▶ [Required work] Return the lines from the one that contains "if obj.type not" through the one that contains "point = shown.matrix_world", both included, exactly as written and with nothing added.

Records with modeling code
------------------------------------------------

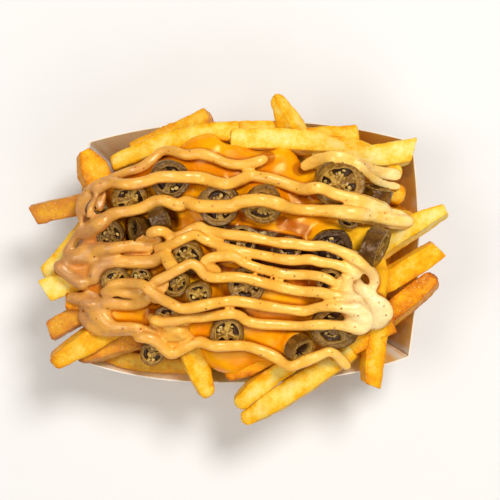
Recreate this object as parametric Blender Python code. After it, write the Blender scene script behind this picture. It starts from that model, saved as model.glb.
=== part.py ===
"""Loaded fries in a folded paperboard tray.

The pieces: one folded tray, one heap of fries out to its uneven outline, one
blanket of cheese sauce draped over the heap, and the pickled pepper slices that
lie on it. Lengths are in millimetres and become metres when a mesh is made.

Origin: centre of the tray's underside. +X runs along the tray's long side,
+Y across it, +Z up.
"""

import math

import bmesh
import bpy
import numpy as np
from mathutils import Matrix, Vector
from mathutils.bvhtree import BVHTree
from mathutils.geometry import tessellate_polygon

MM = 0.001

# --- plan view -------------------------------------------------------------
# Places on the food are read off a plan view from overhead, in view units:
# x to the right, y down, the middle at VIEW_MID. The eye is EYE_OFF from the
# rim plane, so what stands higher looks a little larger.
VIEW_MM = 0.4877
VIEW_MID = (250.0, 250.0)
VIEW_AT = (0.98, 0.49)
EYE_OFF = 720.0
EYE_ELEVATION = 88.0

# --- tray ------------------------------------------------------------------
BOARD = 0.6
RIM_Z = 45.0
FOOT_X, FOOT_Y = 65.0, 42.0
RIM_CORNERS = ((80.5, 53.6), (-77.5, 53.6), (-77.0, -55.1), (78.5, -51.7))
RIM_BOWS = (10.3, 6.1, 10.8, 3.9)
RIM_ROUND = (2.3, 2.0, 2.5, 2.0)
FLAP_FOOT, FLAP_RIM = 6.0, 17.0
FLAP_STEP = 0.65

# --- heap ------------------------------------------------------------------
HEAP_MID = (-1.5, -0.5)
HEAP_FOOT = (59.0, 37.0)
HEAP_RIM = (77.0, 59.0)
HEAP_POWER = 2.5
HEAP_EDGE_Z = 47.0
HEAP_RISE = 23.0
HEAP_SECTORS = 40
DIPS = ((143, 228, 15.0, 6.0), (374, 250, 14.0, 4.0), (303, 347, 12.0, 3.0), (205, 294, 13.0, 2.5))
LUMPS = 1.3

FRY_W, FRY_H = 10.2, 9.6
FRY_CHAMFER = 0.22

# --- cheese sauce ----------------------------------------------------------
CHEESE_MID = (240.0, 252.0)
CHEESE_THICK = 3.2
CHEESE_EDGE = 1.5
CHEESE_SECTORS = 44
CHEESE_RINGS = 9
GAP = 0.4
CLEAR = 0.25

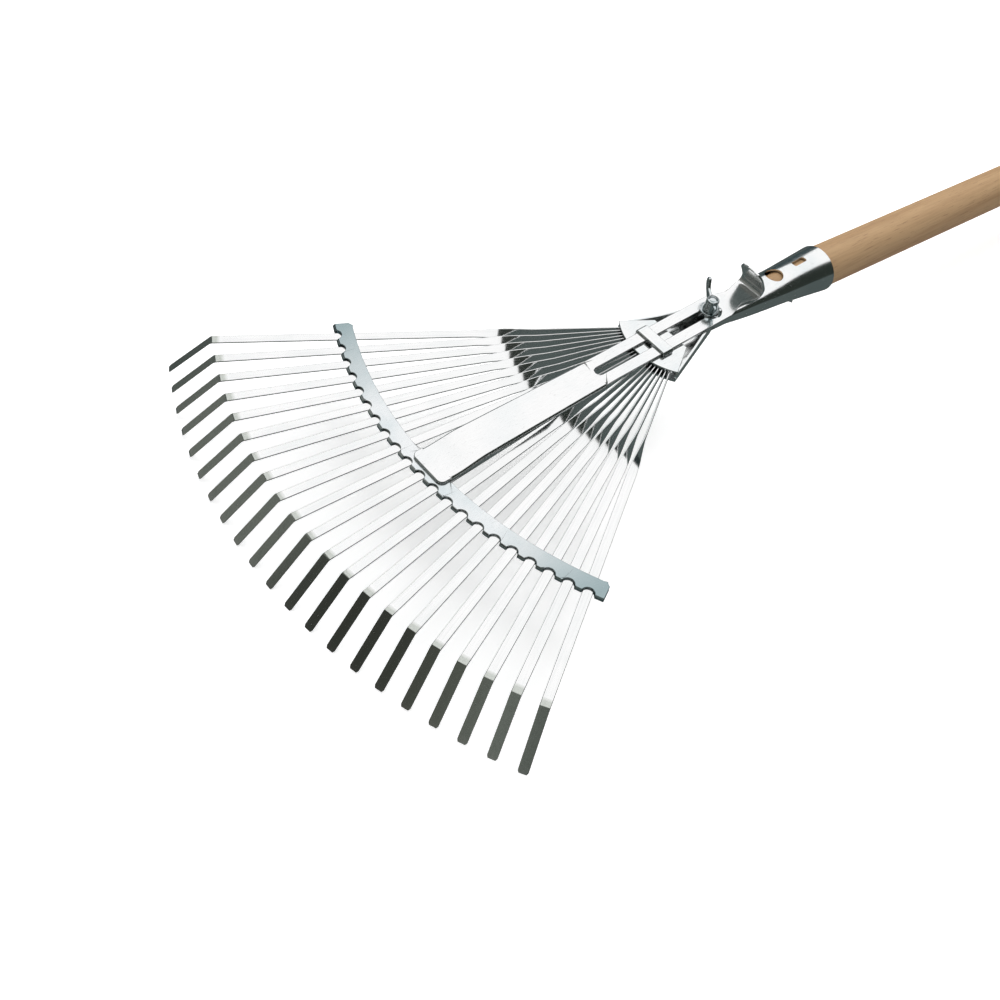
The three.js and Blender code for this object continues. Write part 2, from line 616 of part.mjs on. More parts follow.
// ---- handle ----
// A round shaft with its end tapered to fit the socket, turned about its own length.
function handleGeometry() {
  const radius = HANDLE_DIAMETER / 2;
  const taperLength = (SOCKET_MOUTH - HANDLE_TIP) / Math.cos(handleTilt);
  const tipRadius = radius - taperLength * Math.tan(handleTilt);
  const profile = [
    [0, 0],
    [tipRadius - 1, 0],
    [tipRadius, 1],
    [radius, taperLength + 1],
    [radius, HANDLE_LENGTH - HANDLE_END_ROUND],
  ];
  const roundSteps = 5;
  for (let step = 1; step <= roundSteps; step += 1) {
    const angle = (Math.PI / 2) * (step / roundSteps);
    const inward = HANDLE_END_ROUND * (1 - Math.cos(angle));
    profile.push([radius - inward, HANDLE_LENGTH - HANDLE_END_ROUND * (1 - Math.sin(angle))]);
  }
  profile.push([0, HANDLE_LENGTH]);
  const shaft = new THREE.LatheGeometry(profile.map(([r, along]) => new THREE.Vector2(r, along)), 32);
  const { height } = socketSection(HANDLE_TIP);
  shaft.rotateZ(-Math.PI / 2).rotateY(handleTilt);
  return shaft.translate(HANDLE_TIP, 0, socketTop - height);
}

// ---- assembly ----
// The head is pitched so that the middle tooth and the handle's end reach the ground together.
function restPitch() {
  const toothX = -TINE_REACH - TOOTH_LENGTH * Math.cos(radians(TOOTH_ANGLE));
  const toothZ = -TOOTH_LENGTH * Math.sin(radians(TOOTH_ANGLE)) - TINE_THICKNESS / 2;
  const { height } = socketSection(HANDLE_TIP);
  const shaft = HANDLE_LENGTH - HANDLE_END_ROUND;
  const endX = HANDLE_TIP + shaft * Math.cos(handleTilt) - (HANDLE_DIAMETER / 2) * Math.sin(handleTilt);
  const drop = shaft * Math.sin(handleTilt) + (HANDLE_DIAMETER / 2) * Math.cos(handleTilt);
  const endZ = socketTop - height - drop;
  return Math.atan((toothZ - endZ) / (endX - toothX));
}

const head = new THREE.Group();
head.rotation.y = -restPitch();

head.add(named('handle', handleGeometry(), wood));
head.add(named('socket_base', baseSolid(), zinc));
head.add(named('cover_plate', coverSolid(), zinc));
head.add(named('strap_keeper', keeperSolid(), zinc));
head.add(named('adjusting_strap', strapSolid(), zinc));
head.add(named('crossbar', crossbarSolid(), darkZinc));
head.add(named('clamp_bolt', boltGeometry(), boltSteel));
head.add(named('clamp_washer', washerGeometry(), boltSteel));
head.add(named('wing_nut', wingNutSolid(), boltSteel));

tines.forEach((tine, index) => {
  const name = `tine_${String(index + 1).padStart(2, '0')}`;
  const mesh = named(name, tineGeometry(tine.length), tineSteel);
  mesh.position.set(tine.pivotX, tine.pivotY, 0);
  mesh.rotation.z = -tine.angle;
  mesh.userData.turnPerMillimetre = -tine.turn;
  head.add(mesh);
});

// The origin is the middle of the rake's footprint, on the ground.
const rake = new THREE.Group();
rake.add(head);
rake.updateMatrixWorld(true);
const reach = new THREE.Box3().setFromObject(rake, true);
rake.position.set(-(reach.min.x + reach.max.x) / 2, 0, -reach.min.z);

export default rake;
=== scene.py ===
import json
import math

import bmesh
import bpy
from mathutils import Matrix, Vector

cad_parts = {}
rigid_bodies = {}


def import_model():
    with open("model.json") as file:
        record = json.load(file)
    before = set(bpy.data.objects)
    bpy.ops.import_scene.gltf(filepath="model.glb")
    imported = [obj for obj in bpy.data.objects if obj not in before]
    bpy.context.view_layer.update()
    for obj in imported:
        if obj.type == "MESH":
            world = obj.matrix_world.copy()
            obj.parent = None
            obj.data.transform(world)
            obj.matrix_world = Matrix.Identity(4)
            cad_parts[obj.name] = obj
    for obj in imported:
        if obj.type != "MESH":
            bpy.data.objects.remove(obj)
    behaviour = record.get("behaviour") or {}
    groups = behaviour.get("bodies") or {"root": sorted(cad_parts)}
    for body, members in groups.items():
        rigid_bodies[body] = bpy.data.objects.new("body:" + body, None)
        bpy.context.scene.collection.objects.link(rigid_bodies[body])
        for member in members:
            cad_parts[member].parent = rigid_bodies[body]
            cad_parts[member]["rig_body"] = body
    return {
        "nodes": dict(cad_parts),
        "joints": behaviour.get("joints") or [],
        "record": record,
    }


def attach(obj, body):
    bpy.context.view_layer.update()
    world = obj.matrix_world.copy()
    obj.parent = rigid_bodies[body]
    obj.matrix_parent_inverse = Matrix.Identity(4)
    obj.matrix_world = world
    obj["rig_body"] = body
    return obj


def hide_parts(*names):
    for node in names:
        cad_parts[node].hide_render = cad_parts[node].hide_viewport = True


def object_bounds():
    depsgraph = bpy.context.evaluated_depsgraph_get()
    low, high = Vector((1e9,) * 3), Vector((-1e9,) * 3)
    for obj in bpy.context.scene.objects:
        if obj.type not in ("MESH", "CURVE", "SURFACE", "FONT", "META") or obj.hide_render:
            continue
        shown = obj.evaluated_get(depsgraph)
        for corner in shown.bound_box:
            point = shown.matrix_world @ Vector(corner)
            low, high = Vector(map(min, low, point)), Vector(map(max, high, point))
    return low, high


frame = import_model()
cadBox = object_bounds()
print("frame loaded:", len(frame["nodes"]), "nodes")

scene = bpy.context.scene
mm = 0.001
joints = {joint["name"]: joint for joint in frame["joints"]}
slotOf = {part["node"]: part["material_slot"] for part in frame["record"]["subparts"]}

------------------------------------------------

▶ [Correct response]
        if obj.type not in ("MESH", "CURVE", "SURFACE", "FONT", "META") or obj.hide_render:
            continue
        shown = obj.evaluated_get(depsgraph)
        for corner in shown.bound_box:
            point = shown.matrix_world @ Vector(corner)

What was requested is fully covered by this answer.